◆ Written exercise ◆
Show each line that has the string "lifts" in it.

◆ Rows ◆
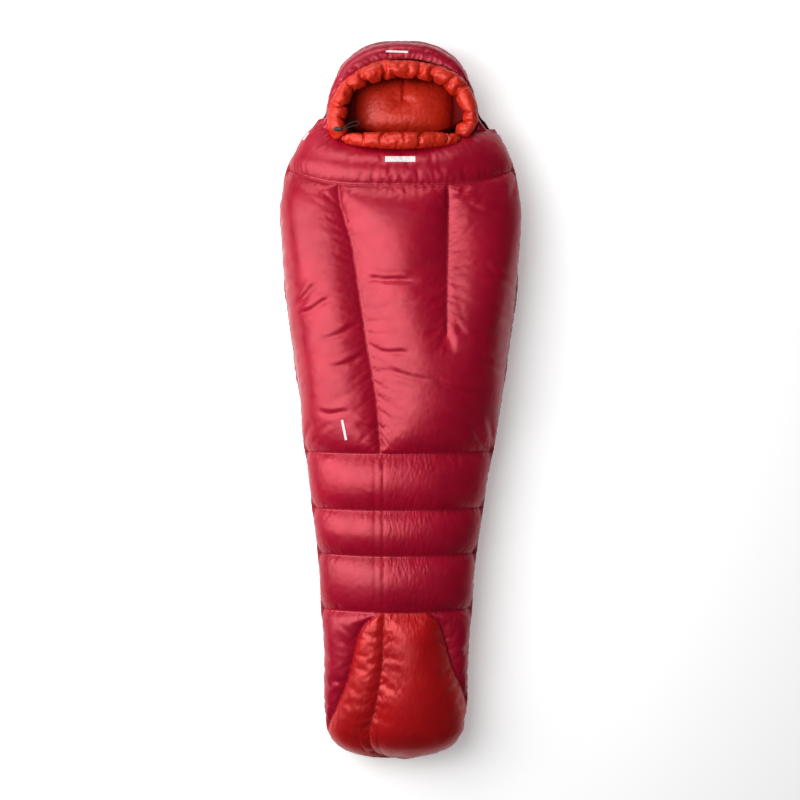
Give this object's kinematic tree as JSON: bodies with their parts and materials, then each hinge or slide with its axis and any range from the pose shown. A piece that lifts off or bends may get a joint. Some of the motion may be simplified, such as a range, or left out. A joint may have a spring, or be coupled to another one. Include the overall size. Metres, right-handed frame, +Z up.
* * *
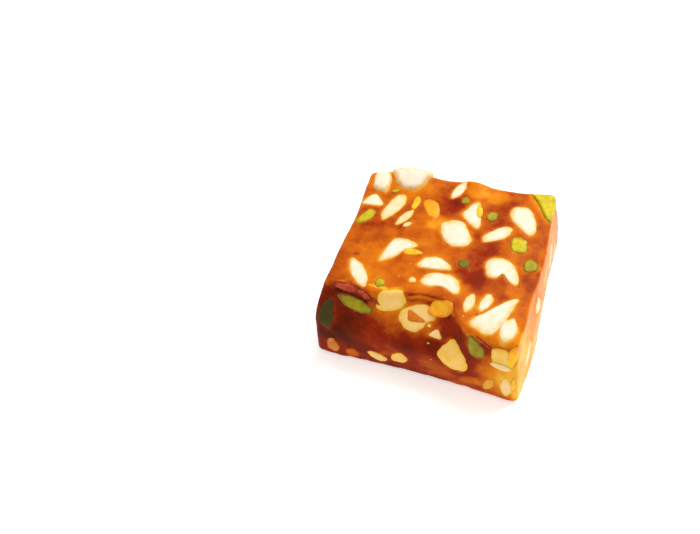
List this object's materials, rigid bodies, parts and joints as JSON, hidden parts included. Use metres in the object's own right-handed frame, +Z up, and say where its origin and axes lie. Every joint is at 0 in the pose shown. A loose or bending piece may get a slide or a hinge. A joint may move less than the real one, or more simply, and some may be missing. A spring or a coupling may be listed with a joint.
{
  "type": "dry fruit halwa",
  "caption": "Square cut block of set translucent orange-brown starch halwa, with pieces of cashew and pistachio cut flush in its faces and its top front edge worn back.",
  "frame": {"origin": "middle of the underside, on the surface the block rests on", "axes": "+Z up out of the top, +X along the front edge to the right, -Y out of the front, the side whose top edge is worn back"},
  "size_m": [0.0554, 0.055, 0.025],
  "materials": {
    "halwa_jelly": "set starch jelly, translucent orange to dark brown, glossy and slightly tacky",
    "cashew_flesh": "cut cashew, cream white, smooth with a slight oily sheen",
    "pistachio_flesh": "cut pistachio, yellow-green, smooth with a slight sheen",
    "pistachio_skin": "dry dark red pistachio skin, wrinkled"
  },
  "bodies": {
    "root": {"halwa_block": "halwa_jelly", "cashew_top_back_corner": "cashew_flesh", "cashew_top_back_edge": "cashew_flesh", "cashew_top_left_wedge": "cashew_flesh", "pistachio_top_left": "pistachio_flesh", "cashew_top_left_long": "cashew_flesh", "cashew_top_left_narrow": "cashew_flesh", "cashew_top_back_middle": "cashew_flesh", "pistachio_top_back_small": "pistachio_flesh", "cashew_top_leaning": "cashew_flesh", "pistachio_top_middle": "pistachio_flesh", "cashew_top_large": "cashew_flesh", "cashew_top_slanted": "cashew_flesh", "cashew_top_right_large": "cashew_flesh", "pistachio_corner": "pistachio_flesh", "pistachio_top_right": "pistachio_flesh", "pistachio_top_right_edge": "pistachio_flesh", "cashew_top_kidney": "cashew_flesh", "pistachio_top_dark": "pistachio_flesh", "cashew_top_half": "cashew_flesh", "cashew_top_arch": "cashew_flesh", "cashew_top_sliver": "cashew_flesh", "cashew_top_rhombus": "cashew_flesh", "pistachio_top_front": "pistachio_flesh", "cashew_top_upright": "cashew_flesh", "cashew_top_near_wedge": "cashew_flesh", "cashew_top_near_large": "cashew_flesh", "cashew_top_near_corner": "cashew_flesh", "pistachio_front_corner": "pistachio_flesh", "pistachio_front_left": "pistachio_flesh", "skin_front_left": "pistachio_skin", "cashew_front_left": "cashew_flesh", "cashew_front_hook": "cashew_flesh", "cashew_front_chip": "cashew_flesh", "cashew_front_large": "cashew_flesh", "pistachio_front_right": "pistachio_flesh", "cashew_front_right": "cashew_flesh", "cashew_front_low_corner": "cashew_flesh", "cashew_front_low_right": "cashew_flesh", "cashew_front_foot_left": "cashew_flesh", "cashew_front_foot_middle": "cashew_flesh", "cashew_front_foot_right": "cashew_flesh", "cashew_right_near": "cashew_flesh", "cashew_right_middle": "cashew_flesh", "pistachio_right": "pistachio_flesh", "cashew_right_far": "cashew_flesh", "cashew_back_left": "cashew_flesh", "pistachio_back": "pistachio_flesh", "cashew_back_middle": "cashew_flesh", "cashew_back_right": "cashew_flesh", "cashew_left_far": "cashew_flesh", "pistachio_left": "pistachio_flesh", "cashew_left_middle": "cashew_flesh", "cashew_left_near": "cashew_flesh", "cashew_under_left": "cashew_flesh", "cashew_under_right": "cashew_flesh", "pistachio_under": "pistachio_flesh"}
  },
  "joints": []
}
...
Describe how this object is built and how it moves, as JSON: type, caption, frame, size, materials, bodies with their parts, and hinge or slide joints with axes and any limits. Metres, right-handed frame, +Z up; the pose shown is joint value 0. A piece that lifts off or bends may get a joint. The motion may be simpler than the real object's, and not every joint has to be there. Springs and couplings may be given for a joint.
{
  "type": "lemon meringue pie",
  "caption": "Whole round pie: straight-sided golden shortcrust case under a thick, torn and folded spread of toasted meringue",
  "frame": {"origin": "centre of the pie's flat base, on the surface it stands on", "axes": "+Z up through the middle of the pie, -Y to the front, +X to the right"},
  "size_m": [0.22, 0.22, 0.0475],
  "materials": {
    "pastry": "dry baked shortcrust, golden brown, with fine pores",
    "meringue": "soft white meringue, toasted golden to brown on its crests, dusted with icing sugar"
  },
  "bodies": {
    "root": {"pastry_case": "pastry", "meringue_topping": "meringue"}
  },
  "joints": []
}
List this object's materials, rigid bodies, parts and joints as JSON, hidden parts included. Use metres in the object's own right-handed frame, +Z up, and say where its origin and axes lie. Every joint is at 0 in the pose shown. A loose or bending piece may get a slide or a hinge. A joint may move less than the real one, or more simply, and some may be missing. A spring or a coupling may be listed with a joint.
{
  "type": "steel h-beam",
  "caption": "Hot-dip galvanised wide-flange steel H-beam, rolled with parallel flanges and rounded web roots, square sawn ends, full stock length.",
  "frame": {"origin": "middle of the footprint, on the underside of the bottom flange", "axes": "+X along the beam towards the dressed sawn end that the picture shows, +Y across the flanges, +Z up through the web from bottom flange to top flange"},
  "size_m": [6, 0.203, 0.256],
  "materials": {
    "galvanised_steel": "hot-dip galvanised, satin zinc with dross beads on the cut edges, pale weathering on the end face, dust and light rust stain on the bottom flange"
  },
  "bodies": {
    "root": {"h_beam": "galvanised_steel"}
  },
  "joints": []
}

◆ Output for this exercise ◆
Give this object's kinematic tree as JSON: bodies with their parts and materials, then each hinge or slide with its axis and any range from the pose shown. A piece that lifts off or bends may get a joint. Some of the motion may be simplified, such as a range, or left out. A joint may have a spring, or be coupled to another one. Include the overall size. Metres, right-handed frame, +Z up.
Describe how this object is built and how it moves, as JSON: type, caption, frame, size, materials, bodies with their parts, and hinge or slide joints with axes and any limits. Metres, right-handed frame, +Z up; the pose shown is joint value 0. A piece that lifts off or bends may get a joint. The motion may be simpler than the real object's, and not every joint has to be there. Springs and couplings may be given for a joint.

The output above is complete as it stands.